_Work to complete_: Tally how many lines of these entries hold the string "from". Return the number alone.

_Data for processing_:
╭──

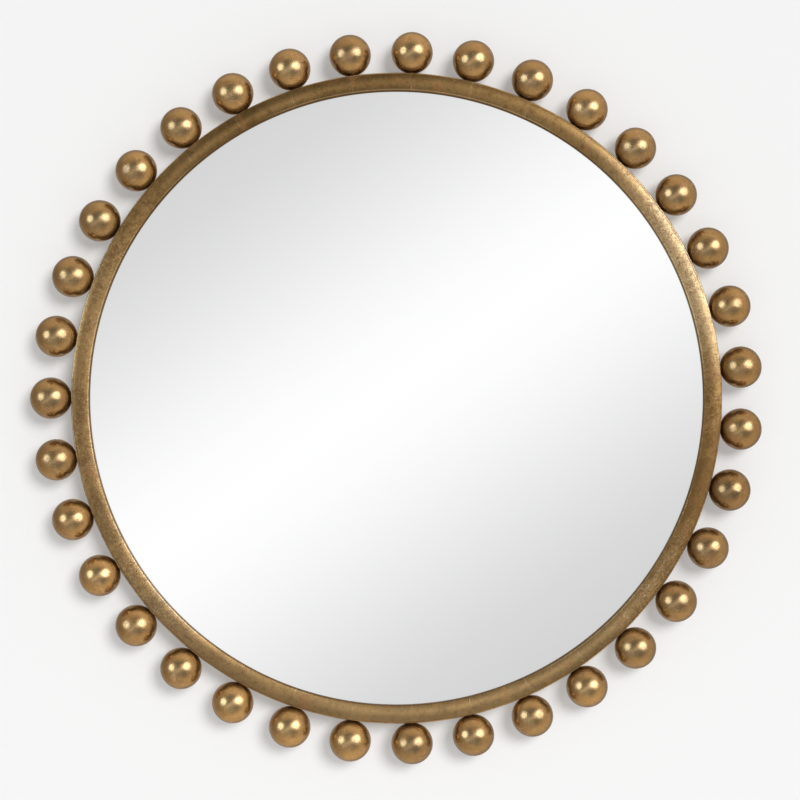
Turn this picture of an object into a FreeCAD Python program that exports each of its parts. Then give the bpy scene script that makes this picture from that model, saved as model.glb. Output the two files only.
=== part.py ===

╰──
╭──

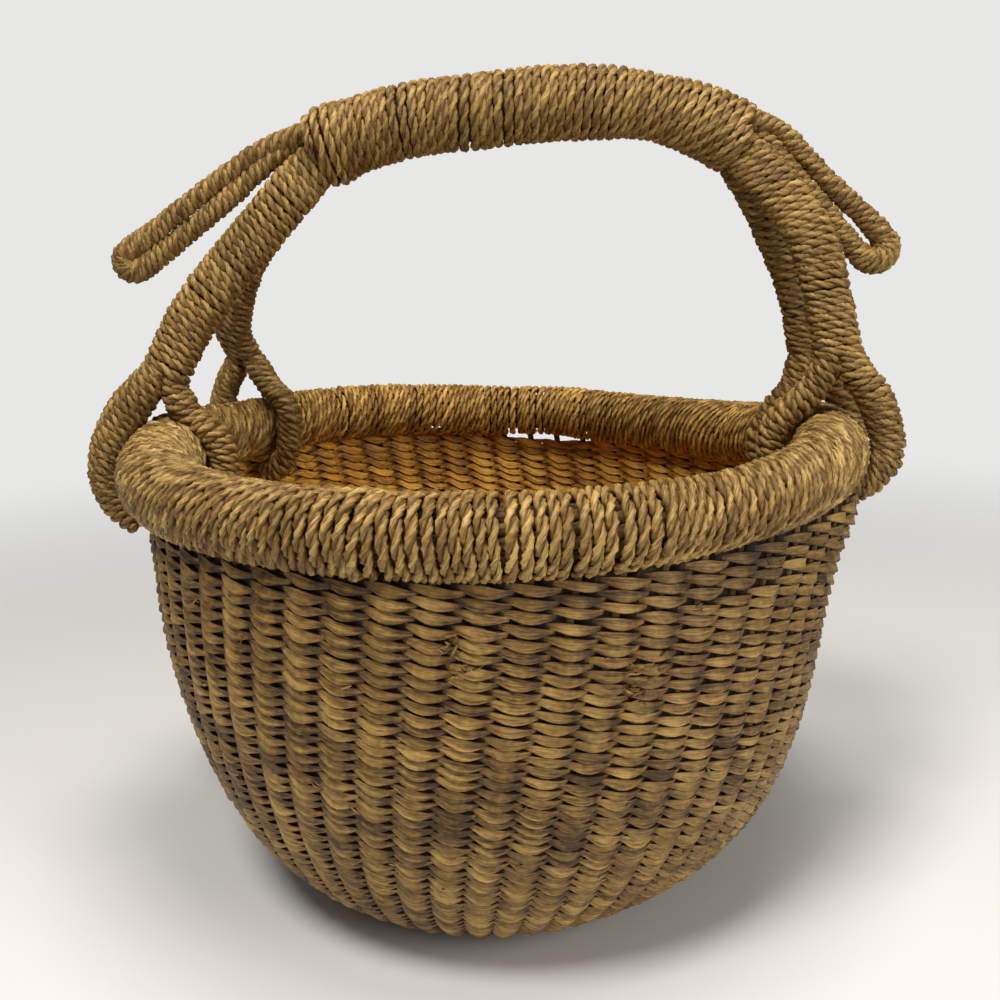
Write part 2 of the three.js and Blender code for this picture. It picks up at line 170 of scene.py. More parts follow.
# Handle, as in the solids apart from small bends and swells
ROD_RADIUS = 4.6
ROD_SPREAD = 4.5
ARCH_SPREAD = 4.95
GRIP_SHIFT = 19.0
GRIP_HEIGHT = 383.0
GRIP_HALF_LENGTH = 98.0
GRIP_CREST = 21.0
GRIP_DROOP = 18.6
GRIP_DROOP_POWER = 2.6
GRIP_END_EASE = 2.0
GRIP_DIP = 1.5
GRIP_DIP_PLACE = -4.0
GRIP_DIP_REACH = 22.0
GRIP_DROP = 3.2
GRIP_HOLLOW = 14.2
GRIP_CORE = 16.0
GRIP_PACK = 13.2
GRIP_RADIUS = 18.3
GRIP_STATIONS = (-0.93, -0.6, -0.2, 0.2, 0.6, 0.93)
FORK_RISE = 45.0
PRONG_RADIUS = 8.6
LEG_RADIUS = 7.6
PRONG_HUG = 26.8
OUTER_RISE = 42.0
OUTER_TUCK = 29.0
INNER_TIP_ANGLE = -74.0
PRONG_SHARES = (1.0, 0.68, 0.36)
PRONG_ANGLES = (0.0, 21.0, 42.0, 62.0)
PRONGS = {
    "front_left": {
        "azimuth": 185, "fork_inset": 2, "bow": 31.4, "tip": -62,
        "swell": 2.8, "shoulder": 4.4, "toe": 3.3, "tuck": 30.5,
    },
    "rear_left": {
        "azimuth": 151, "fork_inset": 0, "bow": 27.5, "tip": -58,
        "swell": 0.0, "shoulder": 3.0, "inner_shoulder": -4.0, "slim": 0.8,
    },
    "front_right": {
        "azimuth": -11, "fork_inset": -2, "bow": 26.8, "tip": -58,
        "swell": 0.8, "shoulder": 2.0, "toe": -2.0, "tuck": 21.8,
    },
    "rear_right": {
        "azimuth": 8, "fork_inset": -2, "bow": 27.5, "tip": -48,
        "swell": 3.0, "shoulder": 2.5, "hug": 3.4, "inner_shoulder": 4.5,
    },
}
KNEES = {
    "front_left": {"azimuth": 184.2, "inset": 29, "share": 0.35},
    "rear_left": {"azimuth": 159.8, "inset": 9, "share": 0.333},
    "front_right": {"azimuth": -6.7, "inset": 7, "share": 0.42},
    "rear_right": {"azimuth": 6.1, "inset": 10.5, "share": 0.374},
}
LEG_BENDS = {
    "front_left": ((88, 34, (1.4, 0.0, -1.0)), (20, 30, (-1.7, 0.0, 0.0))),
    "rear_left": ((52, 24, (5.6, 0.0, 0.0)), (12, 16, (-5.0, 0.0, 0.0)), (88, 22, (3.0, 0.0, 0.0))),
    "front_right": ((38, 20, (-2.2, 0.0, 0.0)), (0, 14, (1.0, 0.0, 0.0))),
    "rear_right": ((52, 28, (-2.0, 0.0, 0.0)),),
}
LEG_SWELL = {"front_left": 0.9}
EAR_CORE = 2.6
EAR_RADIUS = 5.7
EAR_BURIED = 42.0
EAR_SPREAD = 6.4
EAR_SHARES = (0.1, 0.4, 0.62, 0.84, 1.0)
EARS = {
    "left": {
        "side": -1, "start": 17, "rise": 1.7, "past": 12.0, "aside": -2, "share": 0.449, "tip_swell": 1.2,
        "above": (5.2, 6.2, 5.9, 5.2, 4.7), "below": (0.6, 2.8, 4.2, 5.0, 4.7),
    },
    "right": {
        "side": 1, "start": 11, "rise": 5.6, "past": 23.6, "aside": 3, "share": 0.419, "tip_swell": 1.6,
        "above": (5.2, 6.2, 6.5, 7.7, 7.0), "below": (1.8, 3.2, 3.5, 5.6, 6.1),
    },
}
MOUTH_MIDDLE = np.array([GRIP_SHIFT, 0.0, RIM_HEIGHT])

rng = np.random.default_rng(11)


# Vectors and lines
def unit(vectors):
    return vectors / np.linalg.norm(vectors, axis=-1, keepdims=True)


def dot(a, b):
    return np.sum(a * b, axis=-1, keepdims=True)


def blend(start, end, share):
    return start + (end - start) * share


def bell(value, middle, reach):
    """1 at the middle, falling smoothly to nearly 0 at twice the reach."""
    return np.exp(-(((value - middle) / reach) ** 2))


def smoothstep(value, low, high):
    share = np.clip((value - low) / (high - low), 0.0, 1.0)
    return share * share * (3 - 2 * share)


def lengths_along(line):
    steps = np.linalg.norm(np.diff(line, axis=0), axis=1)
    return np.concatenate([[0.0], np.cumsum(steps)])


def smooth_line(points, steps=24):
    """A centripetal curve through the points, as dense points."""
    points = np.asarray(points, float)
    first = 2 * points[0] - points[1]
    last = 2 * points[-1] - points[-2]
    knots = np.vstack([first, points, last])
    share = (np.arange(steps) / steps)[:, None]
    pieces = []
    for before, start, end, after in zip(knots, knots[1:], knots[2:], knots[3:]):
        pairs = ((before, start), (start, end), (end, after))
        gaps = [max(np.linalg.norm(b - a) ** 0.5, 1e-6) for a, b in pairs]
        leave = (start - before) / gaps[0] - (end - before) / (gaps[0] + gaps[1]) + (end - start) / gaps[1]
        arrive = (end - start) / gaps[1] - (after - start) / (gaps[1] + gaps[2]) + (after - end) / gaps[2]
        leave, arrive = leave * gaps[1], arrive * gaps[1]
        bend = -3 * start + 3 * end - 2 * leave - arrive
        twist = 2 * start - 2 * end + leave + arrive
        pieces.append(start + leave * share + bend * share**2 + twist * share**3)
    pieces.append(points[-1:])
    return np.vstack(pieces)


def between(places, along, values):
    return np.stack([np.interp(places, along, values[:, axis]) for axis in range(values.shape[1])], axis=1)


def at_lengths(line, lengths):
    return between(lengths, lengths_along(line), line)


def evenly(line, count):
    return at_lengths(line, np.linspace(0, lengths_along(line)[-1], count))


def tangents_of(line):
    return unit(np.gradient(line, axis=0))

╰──
╭──

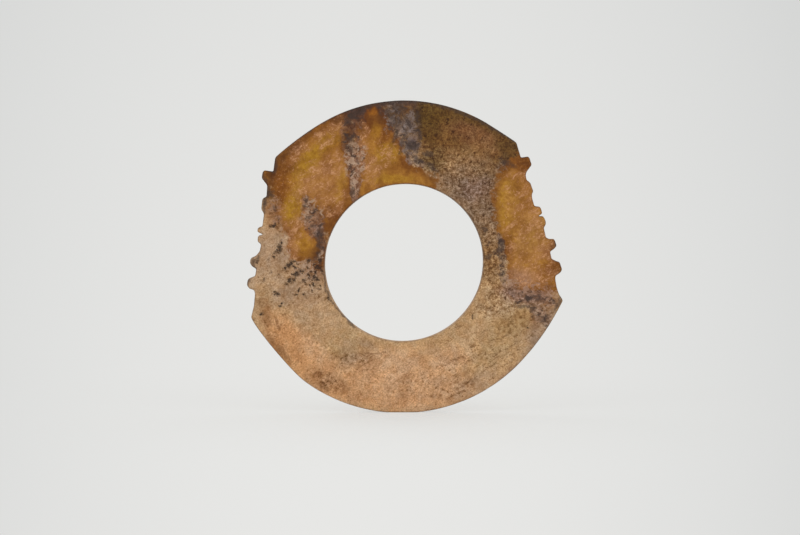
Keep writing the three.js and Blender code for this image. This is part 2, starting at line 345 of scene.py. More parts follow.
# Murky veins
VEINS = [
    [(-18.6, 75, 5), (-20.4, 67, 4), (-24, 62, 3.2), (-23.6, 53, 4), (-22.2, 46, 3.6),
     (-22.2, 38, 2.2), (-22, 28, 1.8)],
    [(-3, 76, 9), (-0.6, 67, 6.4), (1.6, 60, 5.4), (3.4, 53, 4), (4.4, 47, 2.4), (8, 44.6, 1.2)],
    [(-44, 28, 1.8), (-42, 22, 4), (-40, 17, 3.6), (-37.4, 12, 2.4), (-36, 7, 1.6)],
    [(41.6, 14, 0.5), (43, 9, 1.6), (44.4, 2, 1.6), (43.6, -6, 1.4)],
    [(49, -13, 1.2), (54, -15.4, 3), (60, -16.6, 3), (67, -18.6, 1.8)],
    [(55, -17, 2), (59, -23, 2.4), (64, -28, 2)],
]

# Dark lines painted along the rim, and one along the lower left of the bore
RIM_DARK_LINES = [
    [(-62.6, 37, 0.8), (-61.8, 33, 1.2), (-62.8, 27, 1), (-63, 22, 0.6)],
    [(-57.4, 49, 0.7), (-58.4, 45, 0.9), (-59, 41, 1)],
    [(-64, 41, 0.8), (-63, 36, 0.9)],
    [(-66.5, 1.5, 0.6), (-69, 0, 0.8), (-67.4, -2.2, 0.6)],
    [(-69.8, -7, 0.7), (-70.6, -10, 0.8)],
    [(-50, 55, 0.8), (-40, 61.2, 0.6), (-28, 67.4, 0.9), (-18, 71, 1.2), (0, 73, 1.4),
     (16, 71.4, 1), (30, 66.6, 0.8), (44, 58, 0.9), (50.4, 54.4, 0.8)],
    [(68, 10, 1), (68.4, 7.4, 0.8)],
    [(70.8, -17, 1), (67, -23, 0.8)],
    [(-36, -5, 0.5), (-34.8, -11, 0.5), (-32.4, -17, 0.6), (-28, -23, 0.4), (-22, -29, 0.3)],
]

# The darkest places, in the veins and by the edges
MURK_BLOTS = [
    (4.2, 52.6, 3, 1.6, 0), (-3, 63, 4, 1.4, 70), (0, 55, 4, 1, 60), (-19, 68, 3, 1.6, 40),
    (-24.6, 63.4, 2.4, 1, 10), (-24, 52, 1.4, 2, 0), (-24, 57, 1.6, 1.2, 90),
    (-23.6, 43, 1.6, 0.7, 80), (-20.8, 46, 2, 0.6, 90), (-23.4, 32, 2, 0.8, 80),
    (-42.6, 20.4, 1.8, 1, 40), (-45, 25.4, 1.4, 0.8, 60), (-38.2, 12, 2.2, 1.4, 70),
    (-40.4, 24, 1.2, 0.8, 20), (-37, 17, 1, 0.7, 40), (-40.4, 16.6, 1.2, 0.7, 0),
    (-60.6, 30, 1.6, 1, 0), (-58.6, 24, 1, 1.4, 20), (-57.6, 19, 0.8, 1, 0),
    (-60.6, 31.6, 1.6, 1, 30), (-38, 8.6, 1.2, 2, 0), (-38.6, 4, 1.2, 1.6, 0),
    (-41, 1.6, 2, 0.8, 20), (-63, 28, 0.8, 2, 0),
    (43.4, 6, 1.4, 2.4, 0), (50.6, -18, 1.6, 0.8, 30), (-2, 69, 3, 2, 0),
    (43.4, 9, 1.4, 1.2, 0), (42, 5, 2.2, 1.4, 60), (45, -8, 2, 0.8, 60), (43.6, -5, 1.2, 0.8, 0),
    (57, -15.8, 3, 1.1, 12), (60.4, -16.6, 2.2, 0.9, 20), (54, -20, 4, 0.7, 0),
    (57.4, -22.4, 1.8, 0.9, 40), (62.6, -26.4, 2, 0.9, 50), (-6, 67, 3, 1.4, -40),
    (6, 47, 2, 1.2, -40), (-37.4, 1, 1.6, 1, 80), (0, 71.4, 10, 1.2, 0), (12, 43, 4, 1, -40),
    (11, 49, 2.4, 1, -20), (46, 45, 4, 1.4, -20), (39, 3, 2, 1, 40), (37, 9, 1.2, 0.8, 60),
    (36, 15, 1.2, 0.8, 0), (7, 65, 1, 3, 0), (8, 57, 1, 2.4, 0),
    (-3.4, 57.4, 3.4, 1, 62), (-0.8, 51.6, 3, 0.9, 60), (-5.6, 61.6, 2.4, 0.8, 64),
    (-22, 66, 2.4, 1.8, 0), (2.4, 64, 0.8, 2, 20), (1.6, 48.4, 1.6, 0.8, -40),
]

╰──

_Full answer_: 2